**Exercise goal**
Extract all data as written.

Dataset items

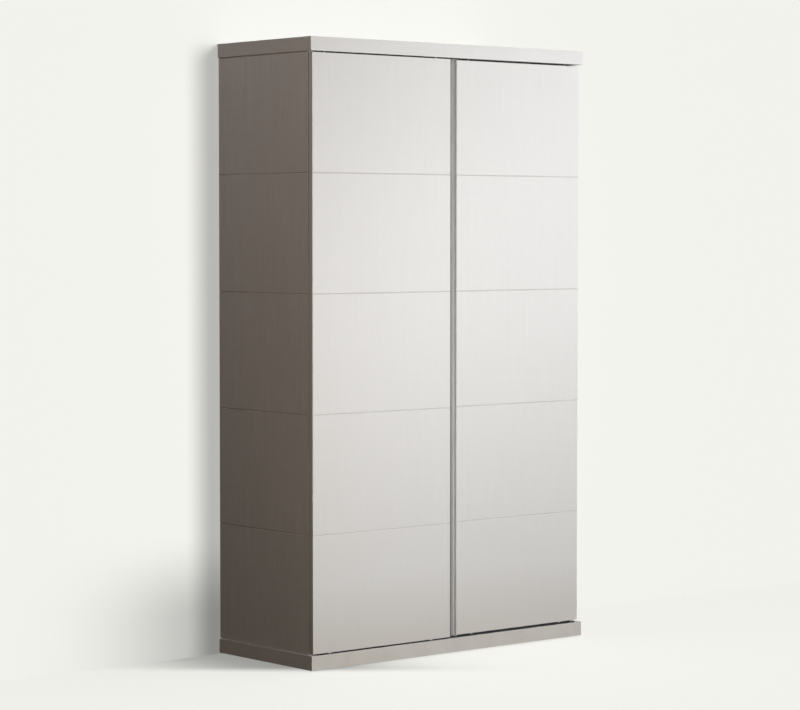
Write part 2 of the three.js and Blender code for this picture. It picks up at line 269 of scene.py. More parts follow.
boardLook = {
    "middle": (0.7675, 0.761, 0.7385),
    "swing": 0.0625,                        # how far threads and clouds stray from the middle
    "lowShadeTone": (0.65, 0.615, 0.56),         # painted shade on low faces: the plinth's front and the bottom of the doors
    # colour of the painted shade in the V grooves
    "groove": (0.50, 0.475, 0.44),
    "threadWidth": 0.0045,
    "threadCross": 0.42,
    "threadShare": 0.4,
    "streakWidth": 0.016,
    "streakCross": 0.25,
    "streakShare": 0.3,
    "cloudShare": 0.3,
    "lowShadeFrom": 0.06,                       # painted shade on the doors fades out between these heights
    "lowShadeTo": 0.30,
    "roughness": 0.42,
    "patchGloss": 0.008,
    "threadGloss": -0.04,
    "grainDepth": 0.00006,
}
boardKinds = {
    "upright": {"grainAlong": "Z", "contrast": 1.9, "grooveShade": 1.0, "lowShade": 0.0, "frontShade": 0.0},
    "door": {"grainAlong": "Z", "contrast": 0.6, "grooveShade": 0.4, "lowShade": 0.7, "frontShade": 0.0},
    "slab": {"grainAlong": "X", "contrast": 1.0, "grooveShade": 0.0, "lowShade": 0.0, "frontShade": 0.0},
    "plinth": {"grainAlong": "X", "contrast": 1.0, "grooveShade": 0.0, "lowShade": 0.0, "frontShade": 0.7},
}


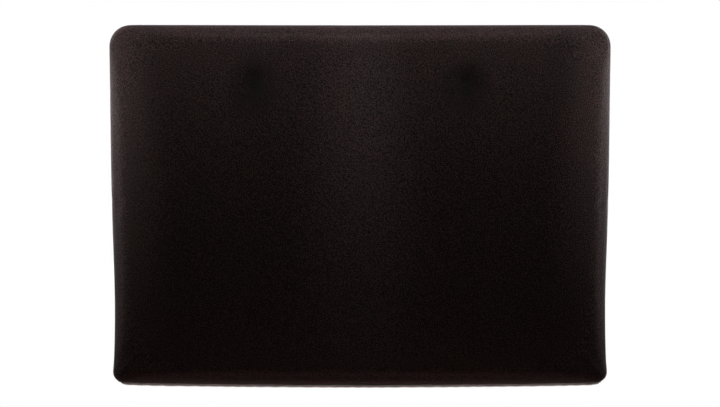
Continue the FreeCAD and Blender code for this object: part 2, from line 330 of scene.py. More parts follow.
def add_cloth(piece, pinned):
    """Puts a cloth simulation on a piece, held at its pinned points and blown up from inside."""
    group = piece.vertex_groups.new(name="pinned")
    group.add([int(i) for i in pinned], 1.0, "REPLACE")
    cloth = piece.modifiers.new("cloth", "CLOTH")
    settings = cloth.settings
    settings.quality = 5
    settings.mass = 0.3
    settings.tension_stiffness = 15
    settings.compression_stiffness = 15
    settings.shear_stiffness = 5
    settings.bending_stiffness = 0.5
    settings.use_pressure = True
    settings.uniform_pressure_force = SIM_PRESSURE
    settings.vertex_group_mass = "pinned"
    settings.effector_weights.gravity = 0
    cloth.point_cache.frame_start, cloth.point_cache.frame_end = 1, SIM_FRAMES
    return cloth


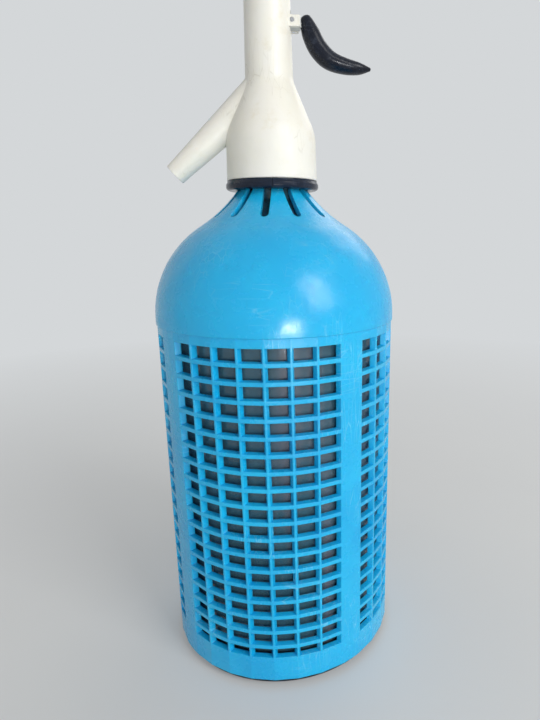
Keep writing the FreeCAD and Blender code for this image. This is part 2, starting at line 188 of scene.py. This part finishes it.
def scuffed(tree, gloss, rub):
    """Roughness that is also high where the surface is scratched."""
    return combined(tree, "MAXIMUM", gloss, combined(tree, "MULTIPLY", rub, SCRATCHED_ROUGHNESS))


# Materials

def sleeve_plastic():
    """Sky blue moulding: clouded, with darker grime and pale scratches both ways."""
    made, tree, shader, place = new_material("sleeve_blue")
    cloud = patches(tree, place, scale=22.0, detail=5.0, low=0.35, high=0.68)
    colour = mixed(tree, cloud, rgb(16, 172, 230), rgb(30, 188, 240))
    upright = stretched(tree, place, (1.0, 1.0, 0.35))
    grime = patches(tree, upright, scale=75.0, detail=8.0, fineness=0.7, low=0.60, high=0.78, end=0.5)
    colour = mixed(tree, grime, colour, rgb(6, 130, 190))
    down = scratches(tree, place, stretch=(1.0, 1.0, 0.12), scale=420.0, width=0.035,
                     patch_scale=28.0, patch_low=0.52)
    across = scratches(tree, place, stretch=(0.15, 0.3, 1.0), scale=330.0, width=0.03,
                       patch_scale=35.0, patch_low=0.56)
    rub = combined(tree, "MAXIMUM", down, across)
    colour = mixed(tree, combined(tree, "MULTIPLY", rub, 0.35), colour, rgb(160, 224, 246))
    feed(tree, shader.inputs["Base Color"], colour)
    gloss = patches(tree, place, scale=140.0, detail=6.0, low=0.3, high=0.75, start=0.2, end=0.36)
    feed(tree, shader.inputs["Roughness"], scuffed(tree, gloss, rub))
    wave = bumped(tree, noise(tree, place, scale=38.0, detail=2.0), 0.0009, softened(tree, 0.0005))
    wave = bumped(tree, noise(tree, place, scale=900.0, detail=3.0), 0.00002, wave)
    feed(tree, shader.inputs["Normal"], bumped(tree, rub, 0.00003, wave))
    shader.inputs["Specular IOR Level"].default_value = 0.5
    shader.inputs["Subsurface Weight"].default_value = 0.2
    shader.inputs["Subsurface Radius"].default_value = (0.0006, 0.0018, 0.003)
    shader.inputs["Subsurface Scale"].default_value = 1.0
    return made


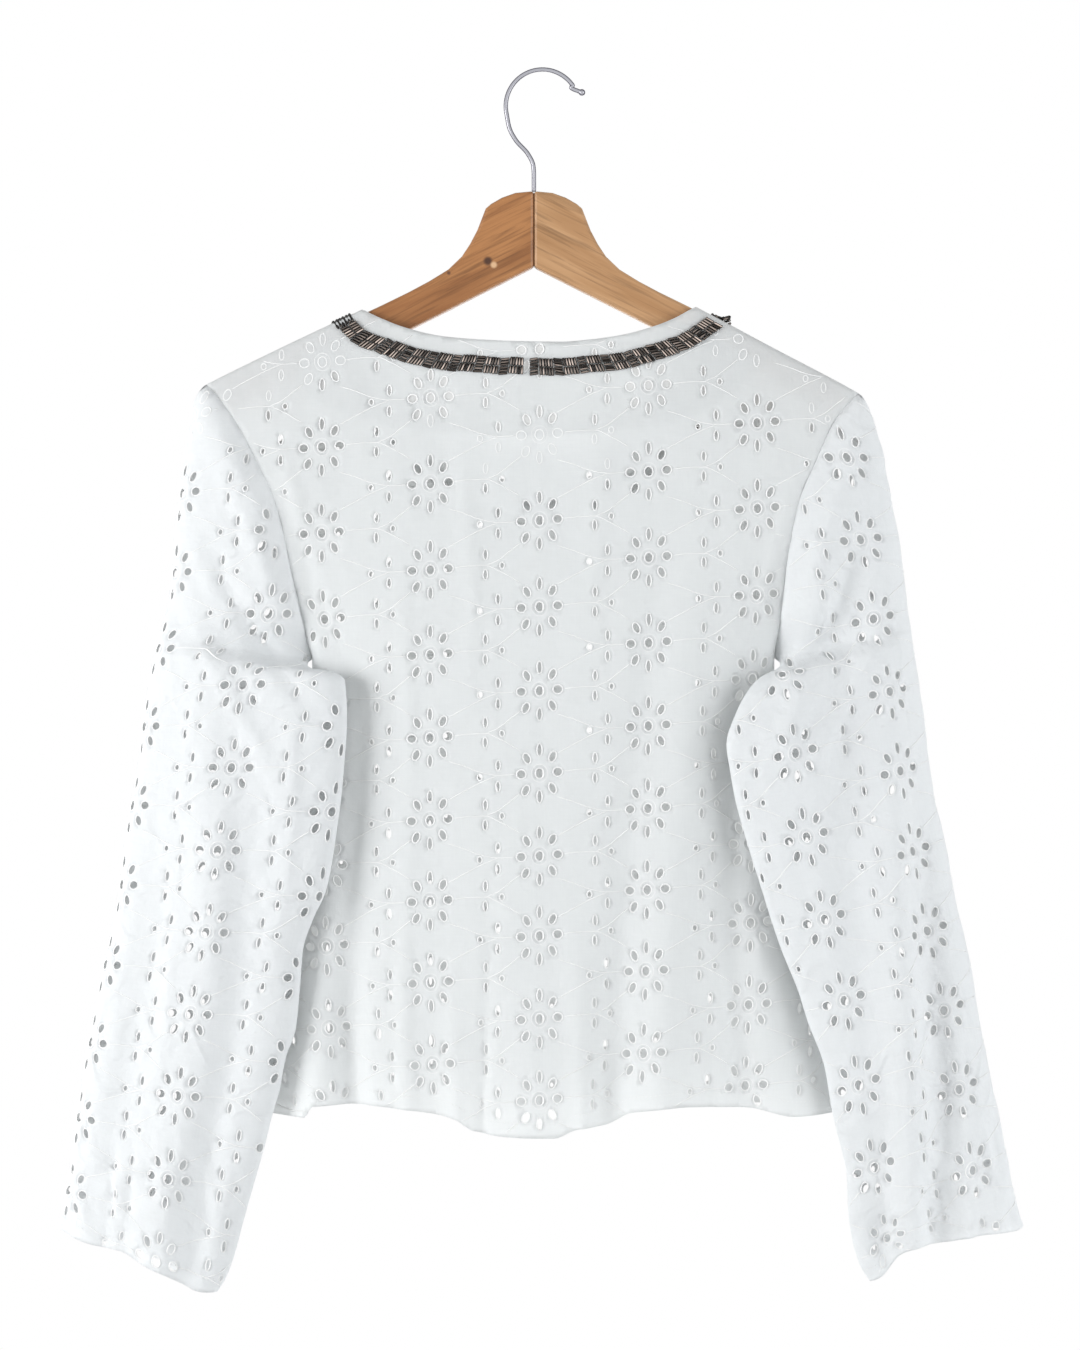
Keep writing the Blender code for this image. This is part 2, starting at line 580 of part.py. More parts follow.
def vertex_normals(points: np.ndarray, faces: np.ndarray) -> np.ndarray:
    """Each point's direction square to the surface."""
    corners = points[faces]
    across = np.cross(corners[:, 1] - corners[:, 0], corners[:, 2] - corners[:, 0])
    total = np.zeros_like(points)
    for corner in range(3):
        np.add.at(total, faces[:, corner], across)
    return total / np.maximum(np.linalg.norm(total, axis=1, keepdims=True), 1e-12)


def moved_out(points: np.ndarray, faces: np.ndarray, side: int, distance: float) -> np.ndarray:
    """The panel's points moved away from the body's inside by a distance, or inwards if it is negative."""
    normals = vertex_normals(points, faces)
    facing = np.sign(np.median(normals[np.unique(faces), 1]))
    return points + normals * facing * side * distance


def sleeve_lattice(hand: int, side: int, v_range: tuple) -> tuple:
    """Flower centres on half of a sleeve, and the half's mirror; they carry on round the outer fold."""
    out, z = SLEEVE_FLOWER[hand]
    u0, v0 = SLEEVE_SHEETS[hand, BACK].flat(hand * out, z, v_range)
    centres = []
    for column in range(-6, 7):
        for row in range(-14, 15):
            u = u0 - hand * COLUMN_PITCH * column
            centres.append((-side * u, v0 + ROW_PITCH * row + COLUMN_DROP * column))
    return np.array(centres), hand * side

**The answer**
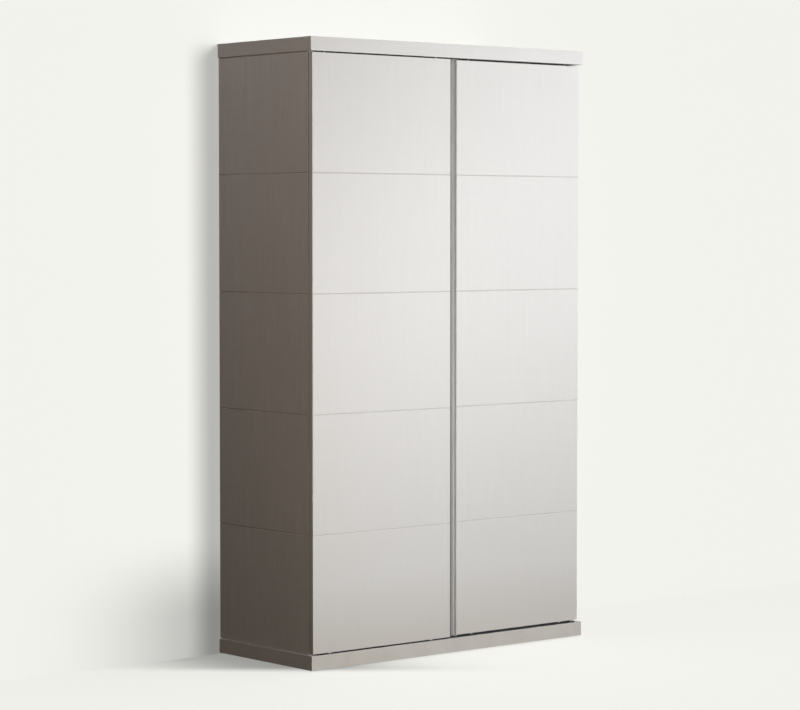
Write part 2 of the three.js and Blender code for this picture. It picks up at line 269 of scene.py. More parts follow.
boardLook = {
    "middle": (0.7675, 0.761, 0.7385),
    "swing": 0.0625,                        # how far threads and clouds stray from the middle
    "lowShadeTone": (0.65, 0.615, 0.56),         # painted shade on low faces: the plinth's front and the bottom of the doors
    # colour of the painted shade in the V grooves
    "groove": (0.50, 0.475, 0.44),
    "threadWidth": 0.0045,
    "threadCross": 0.42,
    "threadShare": 0.4,
    "streakWidth": 0.016,
    "streakCross": 0.25,
    "streakShare": 0.3,
    "cloudShare": 0.3,
    "lowShadeFrom": 0.06,                       # painted shade on the doors fades out between these heights
    "lowShadeTo": 0.30,
    "roughness": 0.42,
    "patchGloss": 0.008,
    "threadGloss": -0.04,
    "grainDepth": 0.00006,
}
boardKinds = {
    "upright": {"grainAlong": "Z", "contrast": 1.9, "grooveShade": 1.0, "lowShade": 0.0, "frontShade": 0.0},
    "door": {"grainAlong": "Z", "contrast": 0.6, "grooveShade": 0.4, "lowShade": 0.7, "frontShade": 0.0},
    "slab": {"grainAlong": "X", "contrast": 1.0, "grooveShade": 0.0, "lowShade": 0.0, "frontShade": 0.0},
    "plinth": {"grainAlong": "X", "contrast": 1.0, "grooveShade": 0.0, "lowShade": 0.0, "frontShade": 0.7},
}


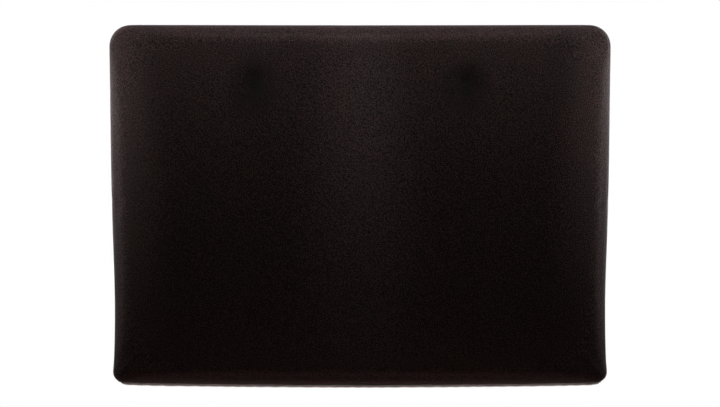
Continue the FreeCAD and Blender code for this object: part 2, from line 330 of scene.py. More parts follow.
def add_cloth(piece, pinned):
    """Puts a cloth simulation on a piece, held at its pinned points and blown up from inside."""
    group = piece.vertex_groups.new(name="pinned")
    group.add([int(i) for i in pinned], 1.0, "REPLACE")
    cloth = piece.modifiers.new("cloth", "CLOTH")
    settings = cloth.settings
    settings.quality = 5
    settings.mass = 0.3
    settings.tension_stiffness = 15
    settings.compression_stiffness = 15
    settings.shear_stiffness = 5
    settings.bending_stiffness = 0.5
    settings.use_pressure = True
    settings.uniform_pressure_force = SIM_PRESSURE
    settings.vertex_group_mass = "pinned"
    settings.effector_weights.gravity = 0
    cloth.point_cache.frame_start, cloth.point_cache.frame_end = 1, SIM_FRAMES
    return cloth


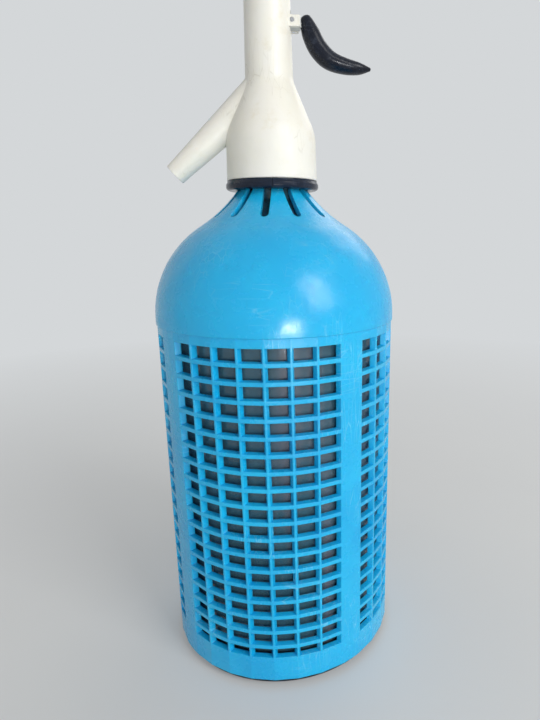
Keep writing the FreeCAD and Blender code for this image. This is part 2, starting at line 188 of scene.py. This part finishes it.
def scuffed(tree, gloss, rub):
    """Roughness that is also high where the surface is scratched."""
    return combined(tree, "MAXIMUM", gloss, combined(tree, "MULTIPLY", rub, SCRATCHED_ROUGHNESS))


# Materials

def sleeve_plastic():
    """Sky blue moulding: clouded, with darker grime and pale scratches both ways."""
    made, tree, shader, place = new_material("sleeve_blue")
    cloud = patches(tree, place, scale=22.0, detail=5.0, low=0.35, high=0.68)
    colour = mixed(tree, cloud, rgb(16, 172, 230), rgb(30, 188, 240))
    upright = stretched(tree, place, (1.0, 1.0, 0.35))
    grime = patches(tree, upright, scale=75.0, detail=8.0, fineness=0.7, low=0.60, high=0.78, end=0.5)
    colour = mixed(tree, grime, colour, rgb(6, 130, 190))
    down = scratches(tree, place, stretch=(1.0, 1.0, 0.12), scale=420.0, width=0.035,
                     patch_scale=28.0, patch_low=0.52)
    across = scratches(tree, place, stretch=(0.15, 0.3, 1.0), scale=330.0, width=0.03,
                       patch_scale=35.0, patch_low=0.56)
    rub = combined(tree, "MAXIMUM", down, across)
    colour = mixed(tree, combined(tree, "MULTIPLY", rub, 0.35), colour, rgb(160, 224, 246))
    feed(tree, shader.inputs["Base Color"], colour)
    gloss = patches(tree, place, scale=140.0, detail=6.0, low=0.3, high=0.75, start=0.2, end=0.36)
    feed(tree, shader.inputs["Roughness"], scuffed(tree, gloss, rub))
    wave = bumped(tree, noise(tree, place, scale=38.0, detail=2.0), 0.0009, softened(tree, 0.0005))
    wave = bumped(tree, noise(tree, place, scale=900.0, detail=3.0), 0.00002, wave)
    feed(tree, shader.inputs["Normal"], bumped(tree, rub, 0.00003, wave))
    shader.inputs["Specular IOR Level"].default_value = 0.5
    shader.inputs["Subsurface Weight"].default_value = 0.2
    shader.inputs["Subsurface Radius"].default_value = (0.0006, 0.0018, 0.003)
    shader.inputs["Subsurface Scale"].default_value = 1.0
    return made


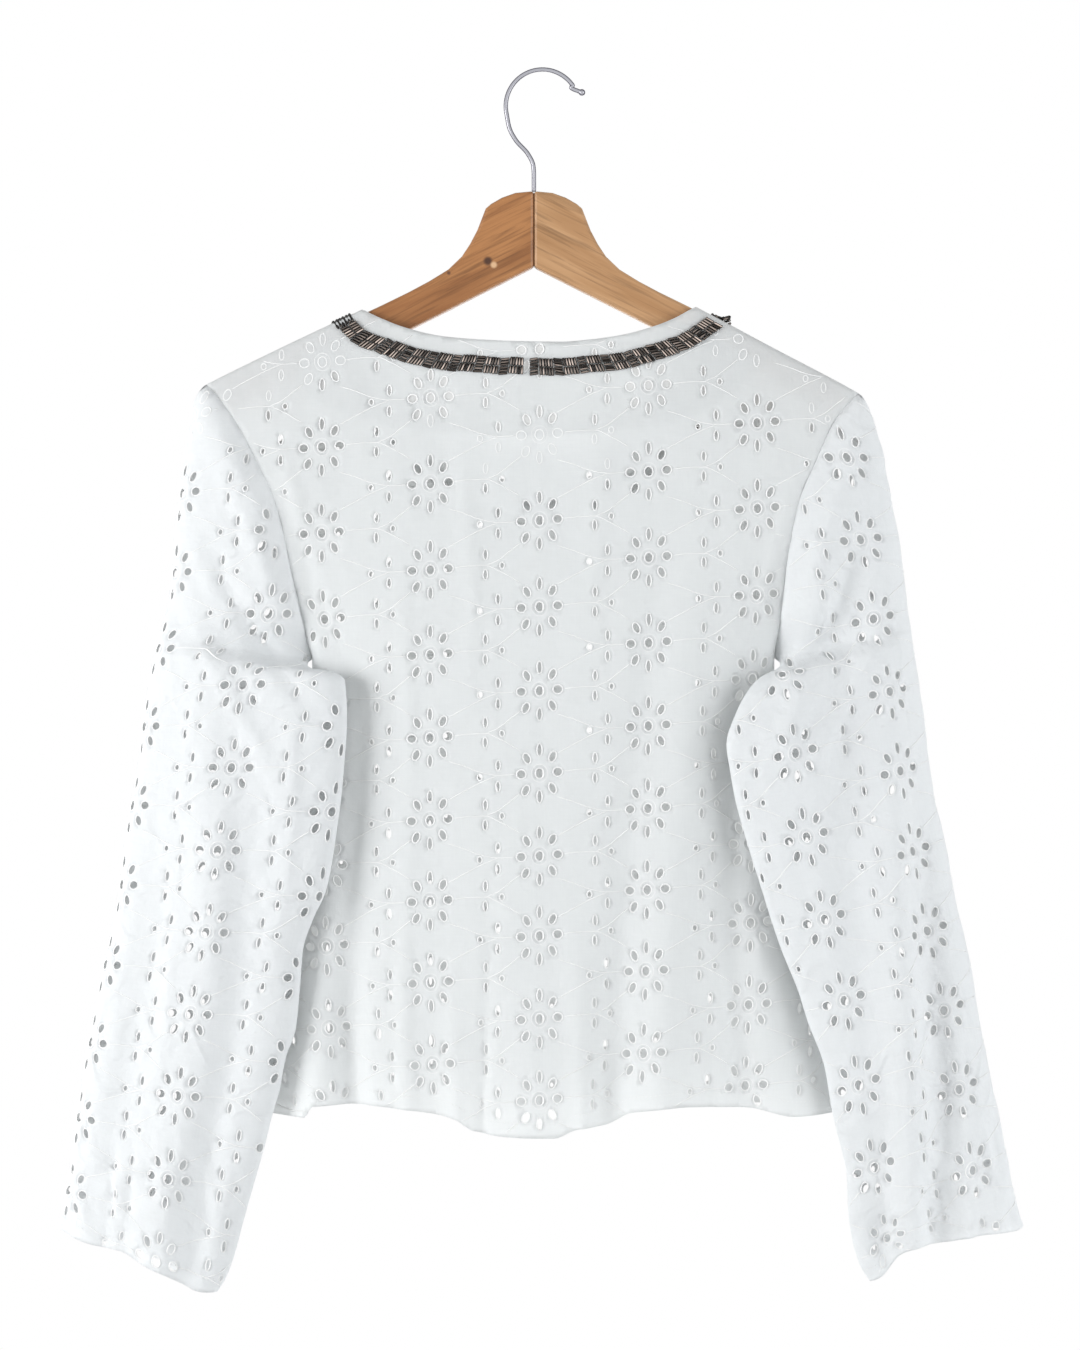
Keep writing the Blender code for this image. This is part 2, starting at line 580 of part.py. More parts follow.
def vertex_normals(points: np.ndarray, faces: np.ndarray) -> np.ndarray:
    """Each point's direction square to the surface."""
    corners = points[faces]
    across = np.cross(corners[:, 1] - corners[:, 0], corners[:, 2] - corners[:, 0])
    total = np.zeros_like(points)
    for corner in range(3):
        np.add.at(total, faces[:, corner], across)
    return total / np.maximum(np.linalg.norm(total, axis=1, keepdims=True), 1e-12)


def moved_out(points: np.ndarray, faces: np.ndarray, side: int, distance: float) -> np.ndarray:
    """The panel's points moved away from the body's inside by a distance, or inwards if it is negative."""
    normals = vertex_normals(points, faces)
    facing = np.sign(np.median(normals[np.unique(faces), 1]))
    return points + normals * facing * side * distance


def sleeve_lattice(hand: int, side: int, v_range: tuple) -> tuple:
    """Flower centres on half of a sleeve, and the half's mirror; they carry on round the outer fold."""
    out, z = SLEEVE_FLOWER[hand]
    u0, v0 = SLEEVE_SHEETS[hand, BACK].flat(hand * out, z, v_range)
    centres = []
    for column in range(-6, 7):
        for row in range(-14, 15):
            u = u0 - hand * COLUMN_PITCH * column
            centres.append((-side * u, v0 + ROW_PITCH * row + COLUMN_DROP * column))
    return np.array(centres), hand * side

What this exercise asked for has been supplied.